------ Data excerpt
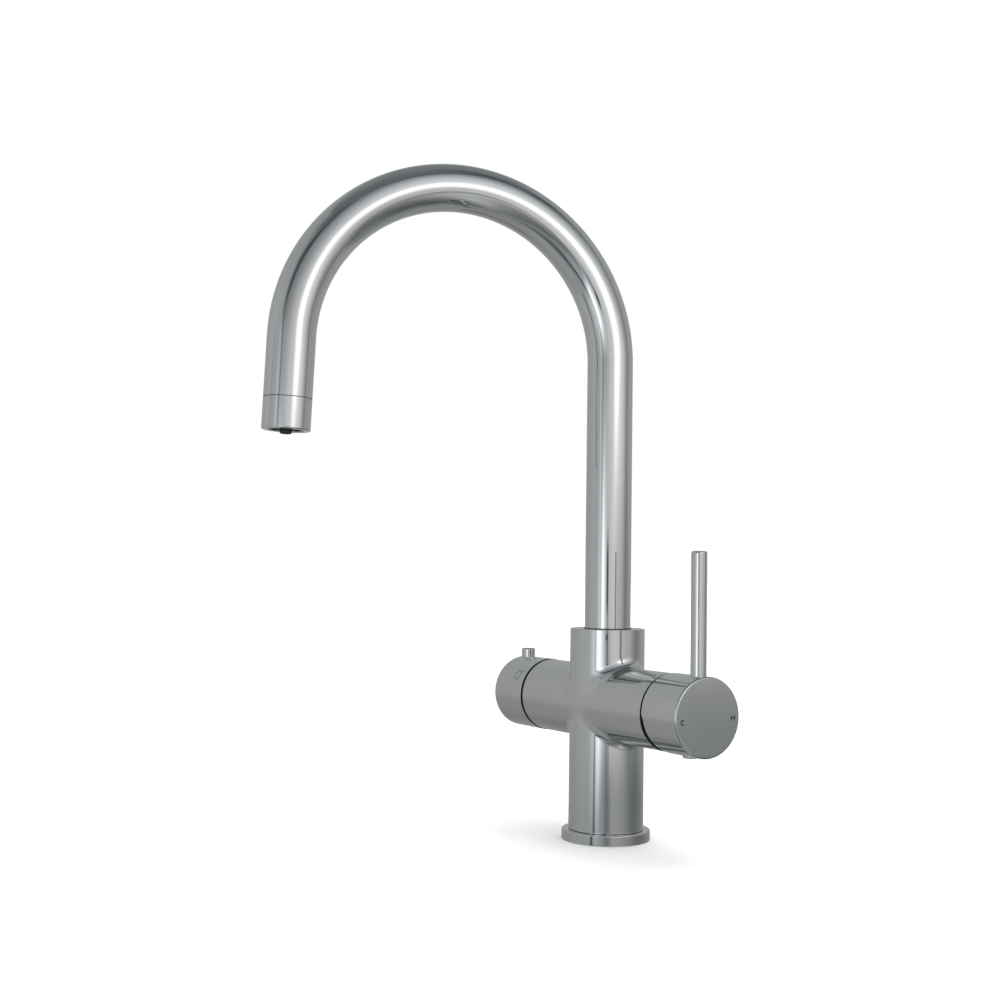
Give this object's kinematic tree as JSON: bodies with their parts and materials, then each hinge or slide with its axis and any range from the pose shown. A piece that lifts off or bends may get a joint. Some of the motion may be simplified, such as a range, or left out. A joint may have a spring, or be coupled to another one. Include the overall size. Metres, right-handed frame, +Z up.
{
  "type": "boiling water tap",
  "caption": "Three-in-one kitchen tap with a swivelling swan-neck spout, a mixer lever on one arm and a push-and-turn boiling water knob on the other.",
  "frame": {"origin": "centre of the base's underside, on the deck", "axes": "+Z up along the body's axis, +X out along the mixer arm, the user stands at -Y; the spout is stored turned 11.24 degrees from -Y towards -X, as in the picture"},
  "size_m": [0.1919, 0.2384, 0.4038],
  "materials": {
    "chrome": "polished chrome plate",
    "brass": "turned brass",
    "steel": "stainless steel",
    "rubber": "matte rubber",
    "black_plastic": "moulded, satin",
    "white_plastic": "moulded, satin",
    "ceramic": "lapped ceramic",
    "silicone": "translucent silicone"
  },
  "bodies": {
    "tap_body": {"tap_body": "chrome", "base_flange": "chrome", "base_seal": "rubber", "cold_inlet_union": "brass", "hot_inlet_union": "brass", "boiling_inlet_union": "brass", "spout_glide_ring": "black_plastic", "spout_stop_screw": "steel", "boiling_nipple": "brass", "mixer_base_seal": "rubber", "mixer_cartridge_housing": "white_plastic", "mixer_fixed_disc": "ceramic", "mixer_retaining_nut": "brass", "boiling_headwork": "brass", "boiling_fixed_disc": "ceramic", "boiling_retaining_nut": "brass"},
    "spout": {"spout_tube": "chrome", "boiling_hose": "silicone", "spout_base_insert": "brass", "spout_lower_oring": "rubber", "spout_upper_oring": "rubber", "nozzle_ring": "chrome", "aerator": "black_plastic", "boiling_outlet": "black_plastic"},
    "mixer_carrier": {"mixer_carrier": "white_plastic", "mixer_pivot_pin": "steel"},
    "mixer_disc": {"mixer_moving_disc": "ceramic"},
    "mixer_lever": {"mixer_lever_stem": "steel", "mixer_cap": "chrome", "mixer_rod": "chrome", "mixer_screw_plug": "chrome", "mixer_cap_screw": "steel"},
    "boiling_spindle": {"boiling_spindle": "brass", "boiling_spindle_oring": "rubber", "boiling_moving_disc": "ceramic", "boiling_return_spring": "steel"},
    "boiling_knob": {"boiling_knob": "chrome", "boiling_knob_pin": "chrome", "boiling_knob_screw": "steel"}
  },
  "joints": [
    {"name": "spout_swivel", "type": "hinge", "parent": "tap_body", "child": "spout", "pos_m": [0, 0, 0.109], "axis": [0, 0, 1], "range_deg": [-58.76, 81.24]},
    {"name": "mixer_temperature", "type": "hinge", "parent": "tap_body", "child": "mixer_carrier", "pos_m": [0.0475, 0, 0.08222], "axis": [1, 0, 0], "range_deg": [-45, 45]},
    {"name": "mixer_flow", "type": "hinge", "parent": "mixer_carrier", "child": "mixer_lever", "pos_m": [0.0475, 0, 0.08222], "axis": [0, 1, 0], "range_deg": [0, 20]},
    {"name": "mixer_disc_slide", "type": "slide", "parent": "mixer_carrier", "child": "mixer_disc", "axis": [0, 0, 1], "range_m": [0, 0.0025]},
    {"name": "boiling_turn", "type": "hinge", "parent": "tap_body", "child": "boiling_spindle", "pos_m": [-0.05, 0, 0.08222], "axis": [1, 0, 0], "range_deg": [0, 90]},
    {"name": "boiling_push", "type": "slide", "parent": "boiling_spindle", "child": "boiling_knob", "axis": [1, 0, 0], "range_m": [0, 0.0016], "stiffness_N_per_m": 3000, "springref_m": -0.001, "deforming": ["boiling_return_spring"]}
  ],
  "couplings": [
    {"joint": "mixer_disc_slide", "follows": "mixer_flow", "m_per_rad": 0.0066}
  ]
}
------------
*The exercise*
Quote the data in full, keeping each word unchanged.

*Expected answer*
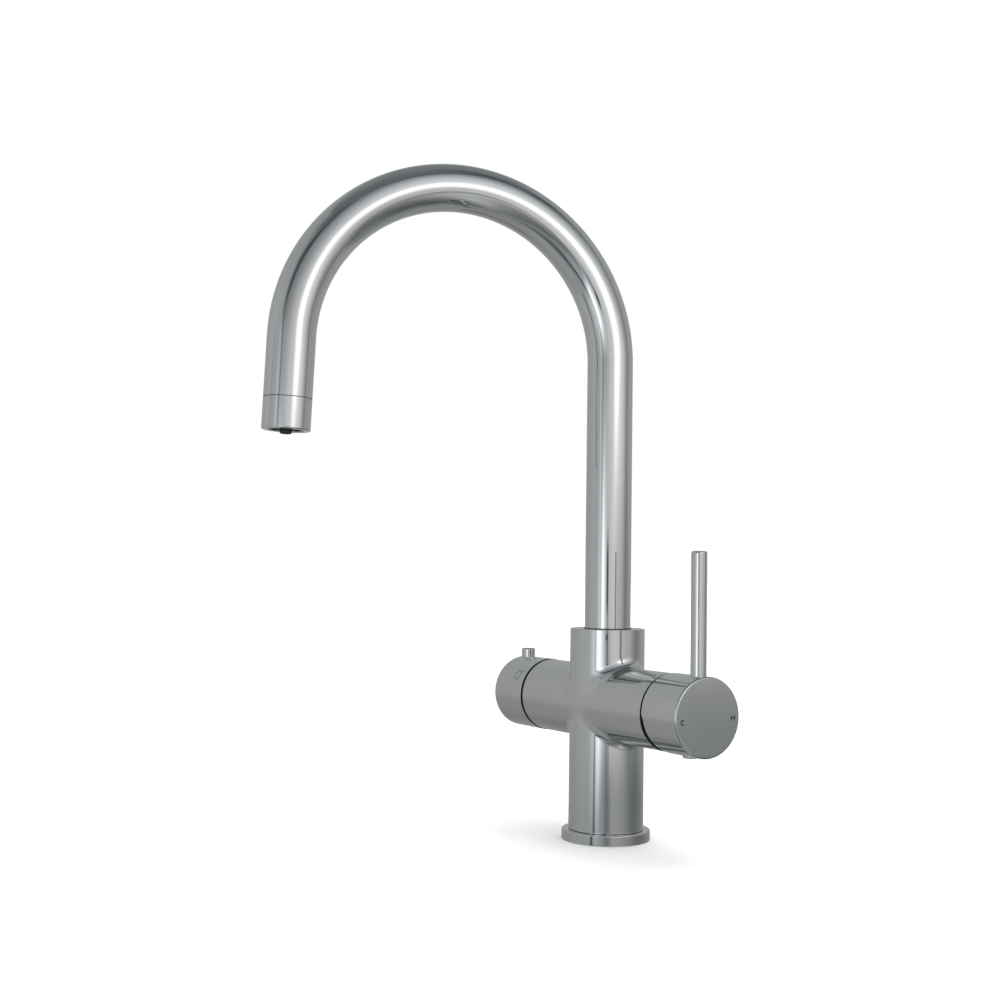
Give this object's kinematic tree as JSON: bodies with their parts and materials, then each hinge or slide with its axis and any range from the pose shown. A piece that lifts off or bends may get a joint. Some of the motion may be simplified, such as a range, or left out. A joint may have a spring, or be coupled to another one. Include the overall size. Metres, right-handed frame, +Z up.
{
  "type": "boiling water tap",
  "caption": "Three-in-one kitchen tap with a swivelling swan-neck spout, a mixer lever on one arm and a push-and-turn boiling water knob on the other.",
  "frame": {"origin": "centre of the base's underside, on the deck", "axes": "+Z up along the body's axis, +X out along the mixer arm, the user stands at -Y; the spout is stored turned 11.24 degrees from -Y towards -X, as in the picture"},
  "size_m": [0.1919, 0.2384, 0.4038],
  "materials": {
    "chrome": "polished chrome plate",
    "brass": "turned brass",
    "steel": "stainless steel",
    "rubber": "matte rubber",
    "black_plastic": "moulded, satin",
    "white_plastic": "moulded, satin",
    "ceramic": "lapped ceramic",
    "silicone": "translucent silicone"
  },
  "bodies": {
    "tap_body": {"tap_body": "chrome", "base_flange": "chrome", "base_seal": "rubber", "cold_inlet_union": "brass", "hot_inlet_union": "brass", "boiling_inlet_union": "brass", "spout_glide_ring": "black_plastic", "spout_stop_screw": "steel", "boiling_nipple": "brass", "mixer_base_seal": "rubber", "mixer_cartridge_housing": "white_plastic", "mixer_fixed_disc": "ceramic", "mixer_retaining_nut": "brass", "boiling_headwork": "brass", "boiling_fixed_disc": "ceramic", "boiling_retaining_nut": "brass"},
    "spout": {"spout_tube": "chrome", "boiling_hose": "silicone", "spout_base_insert": "brass", "spout_lower_oring": "rubber", "spout_upper_oring": "rubber", "nozzle_ring": "chrome", "aerator": "black_plastic", "boiling_outlet": "black_plastic"},
    "mixer_carrier": {"mixer_carrier": "white_plastic", "mixer_pivot_pin": "steel"},
    "mixer_disc": {"mixer_moving_disc": "ceramic"},
    "mixer_lever": {"mixer_lever_stem": "steel", "mixer_cap": "chrome", "mixer_rod": "chrome", "mixer_screw_plug": "chrome", "mixer_cap_screw": "steel"},
    "boiling_spindle": {"boiling_spindle": "brass", "boiling_spindle_oring": "rubber", "boiling_moving_disc": "ceramic", "boiling_return_spring": "steel"},
    "boiling_knob": {"boiling_knob": "chrome", "boiling_knob_pin": "chrome", "boiling_knob_screw": "steel"}
  },
  "joints": [
    {"name": "spout_swivel", "type": "hinge", "parent": "tap_body", "child": "spout", "pos_m": [0, 0, 0.109], "axis": [0, 0, 1], "range_deg": [-58.76, 81.24]},
    {"name": "mixer_temperature", "type": "hinge", "parent": "tap_body", "child": "mixer_carrier", "pos_m": [0.0475, 0, 0.08222], "axis": [1, 0, 0], "range_deg": [-45, 45]},
    {"name": "mixer_flow", "type": "hinge", "parent": "mixer_carrier", "child": "mixer_lever", "pos_m": [0.0475, 0, 0.08222], "axis": [0, 1, 0], "range_deg": [0, 20]},
    {"name": "mixer_disc_slide", "type": "slide", "parent": "mixer_carrier", "child": "mixer_disc", "axis": [0, 0, 1], "range_m": [0, 0.0025]},
    {"name": "boiling_turn", "type": "hinge", "parent": "tap_body", "child": "boiling_spindle", "pos_m": [-0.05, 0, 0.08222], "axis": [1, 0, 0], "range_deg": [0, 90]},
    {"name": "boiling_push", "type": "slide", "parent": "boiling_spindle", "child": "boiling_knob", "axis": [1, 0, 0], "range_m": [0, 0.0016], "stiffness_N_per_m": 3000, "springref_m": -0.001, "deforming": ["boiling_return_spring"]}
  ],
  "couplings": [
    {"joint": "mixer_disc_slide", "follows": "mixer_flow", "m_per_rad": 0.0066}
  ]
}